Detrás de la opinión sobre estéticas y cosmovisiones de
diversos textos, están el imaginario y la filosofía del autor. “Entre [los hombres] apenas vi este puñado
de autores que escribieron los libros de mi vida y que conforman esta biografía
salvaje, ese viento que pasa erizándome la cara.”
El autor de los prólogos deja adivinar su propia percepción
de mundo. Quizá hasta su propia historia, detrás de esta “biografía salvaje”. La
concepción de la literatura se va desnudando en detalles y, de algún modo,
explica la selección.
Los textos que rescata están signados por una mirada atenta
a lo metafísico, (a veces incluso por negación). La reflexión apunta a un mundo
iluminado bajo una luz soteriológica. No
se trata de observar al hombre como un ser aislado sino como un eslabón más de
todo lo existente, en quien se manifiesta con mayor estridencia la cifra de lo
creado.
Estrellas
Y el blanco de la búsqueda también se pronuncia en imagen.
Las estrellas. El cielo estrellado.
En efecto, si el viento aparece como el vehículo que supera
las distancias de tiempo y espacio, las estrellas son el destino final de todo
aventón. Los guías de la tradición levantan, como a quien hace dedo en la ruta,
a los hombres con quienes pueden dialogar. Y juntos, siguen viaje hacia el
destino esperanzado de la comprensión. No sólo de sí mismos, sino de la vida,
de la experiencia, de este mundo… A propósito de Pascal, Senac dice:
“Se elevan sobre
ellos los espíritus errantes y taciturnos que nos hacen pensar naturalmente.
Sus libros proyectan sobre nosotros visiones incompletas pero fascinantes de
sus viajes por las estrellas; y hablan, quisieran acallar a los incrédulos.”
La estrella simbólicamente convoca la virtud de la
esperanza. Y el viaje a las estrellas son los intentos a veces fallidos de
llegar a una comprensión del universo, a la cifra.
Magia
Tanto para los autores comentados como para el prologuista,
la realidad no sacia. Algo le falta para conformar el anhelo infinito del
hombre. Una sentencia de Kafka que se cita en su prólogo, así lo acredita:
“La realidad es
aquello con lo que no podemos estar satisfechos bajo ninguna circunstancia, que
jamás debemos idolatrar ni admirar, porque es casualidad, es lo que sobra de la
vida.”
Pero, esfumada por la belleza literaria, la realidad se
convierte en el paisaje que necesita pintar el verdadero artista, si quiere sobrevivir.
Y en asuntos de Magia, no hay excepción.

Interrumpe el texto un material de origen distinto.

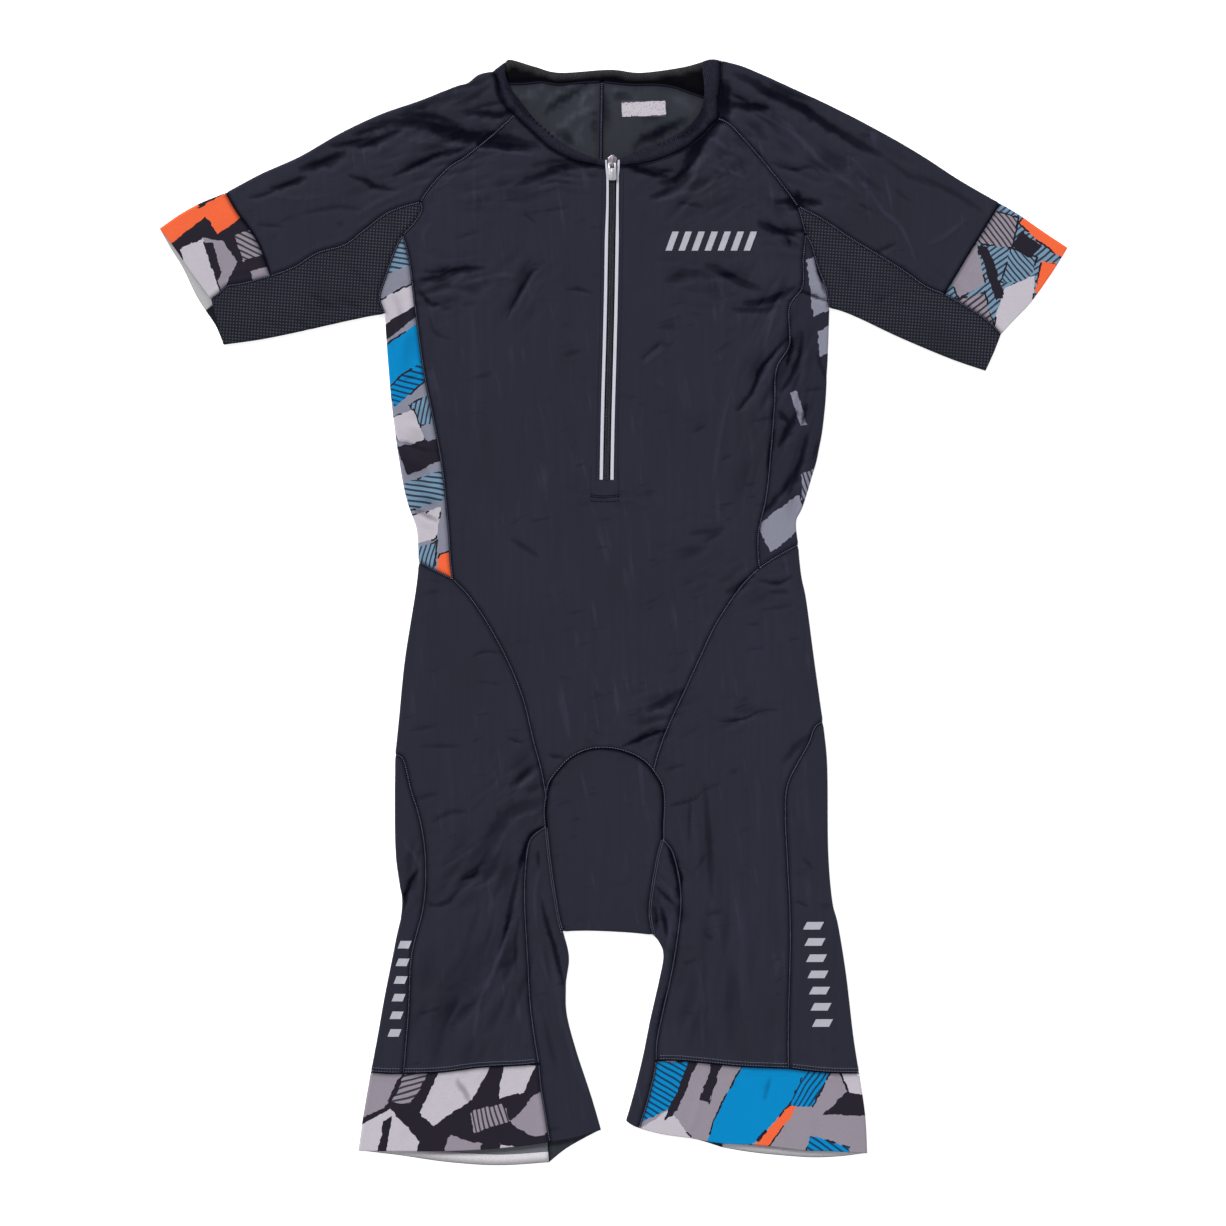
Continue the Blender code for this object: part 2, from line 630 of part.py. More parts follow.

Es de Borges de
quien dice Senac aprender más:
“Pero se nos ha
enseñado, Borges nos ha enseñado, acerca del género conjetural, cuya gracia son
símbolos y magias y pensamientos que se trepan a la materia hasta insinuarse y
vivir en ella. Todo eso, animado en libros y animado en historias, se impone a
los hombres, que sólo son visibles durante un momento.”
La magia es, en última instancia, la mirada primigenia y
eterna de un mundo en que la mayoría persigue lo fugaz. No es en ese
evanescente sueño de la realidad donde ha de buscarse la verdad. Ése será,
acaso, sólo un marco.
“[…] todos fuimos magos, […] a todos nosotros
nos vistió el fugaz ropaje de lo divino y […] ahora estamos desnudos de la peor
manera, […] recién volveremos a ver cuando la mirada corrija la realidad, cuando
vuele como tules las superficies del universo, cuando veamos las estrellas
arremolinadas en los corazones siempre abiertos de los niños, y nuestros ojos
vuelvan a ser aquellos pequeños cofres donde se agrupa el infinito.”